The main thing it currently does is announce you are playing the game, whether you are in the Main Menu or in-game, and what kind of map-size you are playing. Other things like being able to join each others games etc is all not implemented yet, but hopefully someone will pick that up for the next version. But, as always, no promises!

How does it work?

When you first start OpenTTD 14, a new folder “social_integration” will be created in your OpenTTD documents folder. In here plugins can be installed, for example the Steam plugin. You have to extract its content in this “social_integration” folder, and start the game.

When the game starts, it is validated that the plugins are signed off by OpenTTD, and if they are, they are loaded. The first step for the plugin is to check whether the social platform is running. If so, it starts the integration with that platform. A plugin can only integrate with a platform that is running when OpenTTD starts; so make sure Steam, Discord, and/or GOG Galaxy is already running before you start OpenTTD.

Under “Game Options” -> “Social”, you will find whether the integration is running.

"Game Options" -> "Social"

For Steam, we automatically add the Steam and Discord plugins. For people downloading the game manually, they have to download the plugins manually as well. This is explained on the download page.

The future

With the biggest hurdles out of the way, the future is bright. We now finally have the ability to extend OpenTTD in a way that doesn’t violate our license or the spirit of the license, while still integrating with non-free platforms. And that in a secure way.

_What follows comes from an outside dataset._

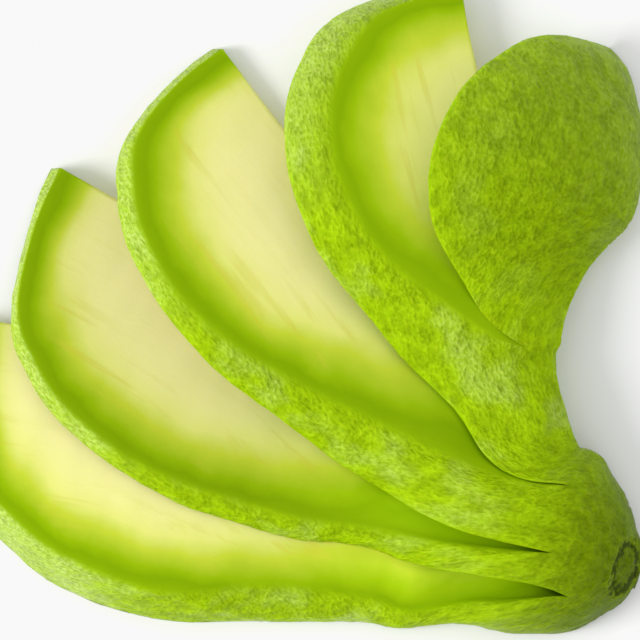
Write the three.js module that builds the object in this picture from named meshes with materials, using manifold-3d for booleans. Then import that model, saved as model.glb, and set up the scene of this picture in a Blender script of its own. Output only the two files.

This means that for next versions we can start looking into other parts of these platforms, like making use of their network capabilities (joining people’s games, but also maybe making use of Steam’s relay network), or possibly even achievements. We also really would like to deliver these plugins via BaNaNaS, so updating is a lot easier (currently you have to manually download them from our website).

All this will not happen overnight, and maybe not even in a few years. But instead of having to deal with all the above things, developers can now focus on that what is actually interesting: the plugins themselves. Of course this requires people working on this, so if you like a challenge and want to help out: please drop by! Any help is greatly appreciated.

Personally, I am mostly looking forward for the ability to just join someone’s game by right clicking on the friends list and clicking Join Game. A lot of things have to be created to make this possible. For example, when you are currently in a Single Player game, nobody can join. But in a modern game this is a very outdated concept; better would be that when someone wants to join a Single Player game, it automatically upgrades to a Multiplayer game and allows your friend to join. And of course we need to ask you if you are okay with your friend joining. As you can imagine, a lot of work is required to make this happen. But I think it will be awesome when it does!

In closing

I hope by now you understand that integration with social platforms was not only a technical challenge. We also had to deal with both the legal side of licensing, and with the spirit of our license. Additionally, finding a way to keep things secure yet configurable wasn’t easy either.

In total it took over 3 years of figuring out how we want to do it. And over 3 months of actual work to program it all and ensure everyone was okay with this implementation.

It was a journey, one could say. But finally we are here. And I can’t wait for the next step!